Sonja Bänziger stellt in ihrer St.Galler Galerie Werke von Martina Lauinger und Claire Guanella aus. Die Künsterlinnen arbeiten sehr unterschiedlich und haben doch gemeinsame Themen.

Wenn in der Kunst von Loops die Rede ist, sind meist bewegte Bilder oder eine Tonspur gemeint. In der aktuellen Ausstellung in der Galerie Sonja Bänziger bestehen die „Loops“ hingegen aus ganz handfesten Materialien. Martina Lauinger hat sie aus Stahlrohren konstruiert – komplexe Kurven, Schlaufen, Knoten. Nur schwer kann das Auge diesen Strängen aus rostigem Metall folgen. Verschlungen sind sie wie die Untiere, die dem griechischen Priester Laokoon und seinen Söhnen den Tod brachten. Dynamisch schwingen sie in den Raum hinein, um gleich darauf wieder zum Inneren des Loops zurückzukehren, eine endlose, dreidimensionale Linie. Ganz anders die „Knoten“ und „Chromosomen“. Jeweils zwei Stahlrohrstücke sind hier miteinander verknotet oder ineinander verdreht.

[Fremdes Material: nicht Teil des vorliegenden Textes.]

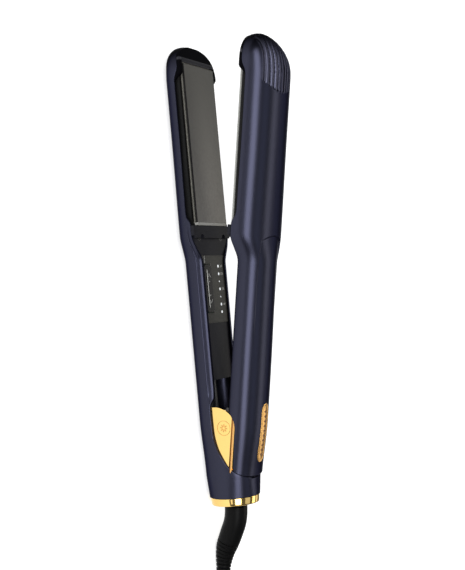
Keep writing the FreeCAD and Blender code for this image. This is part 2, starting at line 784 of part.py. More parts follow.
def raised(shape):
    """Turns an upper-arm shape, drawn outer side down and closed, to its open rest place."""
    shape = shape.mirror(Vector(0, 0, 0), Vector(0, 0, 1))
    shape.rotate(Vector(PIVOT_X, 0, 0), Vector(0, 1, 0), -OPEN_DEG)
    return shape


def export(name, shape):
    placed = shape.copy()
    placed.translate(Vector(-LENGTH / 2, 0, -BASE_Z))
    if placed.isNull() or not placed.isValid():
        print("BAD SHAPE", name)
    placed.exportStep("parts/" + name + ".step")
    box_ = placed.BoundBox
    print(f"{name:22s} solids {len(placed.Solids):2d}  x {box_.XMin:7.1f} {box_.XMax:7.1f}"
          f"  y {box_.YMin:6.1f} {box_.YMax:6.1f}  z {box_.ZMin:6.2f} {box_.ZMax:6.2f}")


def plate_group(side, arm, place):
    export(side + "_heater_plate", place(heater_plate()))
    export(side + "_ptc_heater", place(ptc_heater()))
    export(side + "_insulator", place(insulator()))
    export(side + "_clamp_bar", place(clamp_bar()))
    export(side + "_plate_sensor", place(plate_sensor()))
    export(side + "_plate_springs", place(plate_springs()))
    export(side + "_plate_tray", place(plate_tray(arm)))


def as_drawn(shape):
    return shape


def main():
    os.makedirs("parts", exist_ok=True)
    export("lower_shell", lower_shell())
    lower_cover = inner_cover(LOWER, RIM_HANDLE)
    lower_cover = screw_wells(lower_cover, COVER_TOP)
    panel_end = PANEL_X0 + PANEL_L
    lower_cover = lower_cover.cut(box(PANEL_X0 - 0.1, panel_end + 0.1, -14.5, 14.5, panel_cut(-PANEL_T), 5.0))
    lower_cover = lower_cover.cut(box(PANEL_X0 + 1.0, panel_end - 1.0, -9.0, 13.4, -9.0, 5.0))
    export("lower_inner_cover", lower_cover)
    export("lower_tip_cap", tip_cap(LOWER))
    plate_group("lower", LOWER, as_drawn)
    export("control_panel", control_panel())
    export("light_guides", light_guides())
    export("rocker_key", rocker_key())
    export("key_bearings", key_bearings())
    export("tact_switches", tact_switches())
    export("control_board", control_board())
    export("board_parts", board_parts())
    export("lower_cover_screws", cover_screws(COVER_TOP))
    export("hinge_bracket", hinge_bracket())
    export("hinge_pin", hinge_pin())
    export("hinge_sleeve", hinge_sleeve())
    export("opening_spring", opening_spring())
    export("end_ring", end_ring())
    export("swivel_bushing", swivel_bushing())
    export("swivel_barrel", swivel_barrel())
    export("contact_rings", contact_rings())
    export("contact_brushes", contact_brushes())
    export("mains_wires", mains_wires())
    export("heater_leads", heater_leads())

    plate = badge()
    export("upper_shell", raised(upper_shell().cut(plate)))
    export("badge", raised(plate))
    upper_top = UPPER_RIM - 1.5
    upper_cover = screw_wells(inner_cover(UPPER, UPPER_RIM), upper_top)
    export("upper_inner_cover", raised(upper_cover))
    export("upper_cover_screws", raised(cover_screws(upper_top)))
    export("upper_tip_cap", raised(tip_cap(UPPER)))
    plate_group("upper", UPPER, raised)
    export("hinge_frame", raised(hinge_frame()))
    gold = gold_plate()
    export("near_hinge_plate", raised(gold))
    export("far_hinge_plate", raised(gold.mirror(Vector(0, 0, 0), Vector(0, 1, 0))))
    export("upper_leads", raised(upper_leads()))
    export("thermal_fuse", raised(thermal_fuse()))

    export("strain_relief", strain_relief())
    export("cord_lead", routed_tube(LEAD_ROUTE, CORD_R, "cord_lead"))
    export("cord_hank", cord_hank())
    export("cord_tie", cord_tie())
    export("cord_tail", routed_tube(TAIL_ROUTE, CORD_R, "cord_tail"))
    export("plug_body", plug_body())
    export("plug_pins", plug_pins())


main()
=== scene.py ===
import math

import bmesh
import bpy
import numpy as np
from mathutils import Matrix, Vector


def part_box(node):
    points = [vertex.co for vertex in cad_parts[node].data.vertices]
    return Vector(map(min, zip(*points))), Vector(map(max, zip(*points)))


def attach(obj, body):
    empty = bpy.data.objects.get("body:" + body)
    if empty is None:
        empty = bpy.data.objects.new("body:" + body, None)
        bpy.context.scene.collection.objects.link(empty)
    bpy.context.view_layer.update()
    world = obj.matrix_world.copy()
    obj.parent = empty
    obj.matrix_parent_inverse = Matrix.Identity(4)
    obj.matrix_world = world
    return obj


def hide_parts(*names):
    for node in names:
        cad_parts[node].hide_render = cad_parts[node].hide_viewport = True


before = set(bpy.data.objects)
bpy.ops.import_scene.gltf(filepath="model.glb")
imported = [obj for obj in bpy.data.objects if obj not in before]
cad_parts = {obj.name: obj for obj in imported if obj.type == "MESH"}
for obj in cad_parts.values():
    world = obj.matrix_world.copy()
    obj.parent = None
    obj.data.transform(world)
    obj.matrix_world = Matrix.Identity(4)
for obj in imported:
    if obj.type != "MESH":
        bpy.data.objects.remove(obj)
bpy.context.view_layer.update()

# Millimetres in the working frame of the CAD source: x from the rear of the end ring (0) to the tip,
# y towards the near side, z = 0 at the face of the lower heater plate. place() turns them into the
# row's frame in metres, and lift() does the same for the upper arm, drawn closed with its outer side down.
REAR_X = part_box("end_ring")[0].x
FACE_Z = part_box("lower_heater_plate")[1].z
LENGTH = 282.0
PIVOT_X = 37.2
OPEN = math.radians(9.86)
TABLE_Z = -18.0

BARREL_HALF_W = 15.2
BARREL_HALF_D = 15.5
HANDLE_HALF_W = 16.5
HEAD_HALF_W = 22.0
HEAD_FLARE = 0.9
FLARE_X = (225.0, 168.0)
HANDLE_HALF_D = 11.5
HEAD_HALF_D = 16.0
ROUND = 2.0
HEAD_SQUARE = 2.3
WALL = 1.8
EDGE_BEAD = 0.45
BARREL_X = 18.0
HANDLE_X = 52.0
SHOULDER = (147.0, 165.0)
NOSE_NEAR_X = 267.0
NOSE_FAR_X = 262.0
NOSE_DEEP_X = 257.0
TIP_Y = 7.5
TIP_Z = -6.0
RING_LEN = 4.9
RING_CENTRE = -1.3
NOSE_BLUNT = 3.1
NOSE_BLUNT_X = 268.8
CAP_X = (268.75, 281.4)
CAP_TOP = -0.3
EAR_X = (256.6, 269.2)
GROOVE_PITCH = 3.3
GROOVE_Y = 16.5
GROOVE_DEPTH = 1.0
GROOVE_END_X = 248.3
GROOVE_END_Y = 2.5
GROOVE_END_BOW = 0.021
LEDGE_X = 163.8
LEDGE_BOW = 0.02
LEDGE_DEPTH = 0.8
LEDGE_SIDE = (-12.9, -12.0)
CREASE_DEPTH = 0.5
CREASE_DROP = 2.7
CREASE_WIDTH = 0.5
GOLD_FACE = 14.6
MEDALLION = (47.7, -1.5)
BADGE_Y = -1.0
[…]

Mal bleiben die Rohre an ihren Enden offen, so dass sie als solche erkennbar sind, mal verschliesst die Künstlerin aus Münsingen die Enden, so dass die langgestreckten Zylinder wie massive Stahlkörper anmuten. Immer aber bestehen sie aus Stahlsegmenten, die von der Künstlerin selbst durch Schweissarbeiten in Form gebracht und anschliessend der Verwitterung ausgesetzt werden. Die Werke muten an wie Fragmente eines Rohrsystems in engen Radien und Torsionen.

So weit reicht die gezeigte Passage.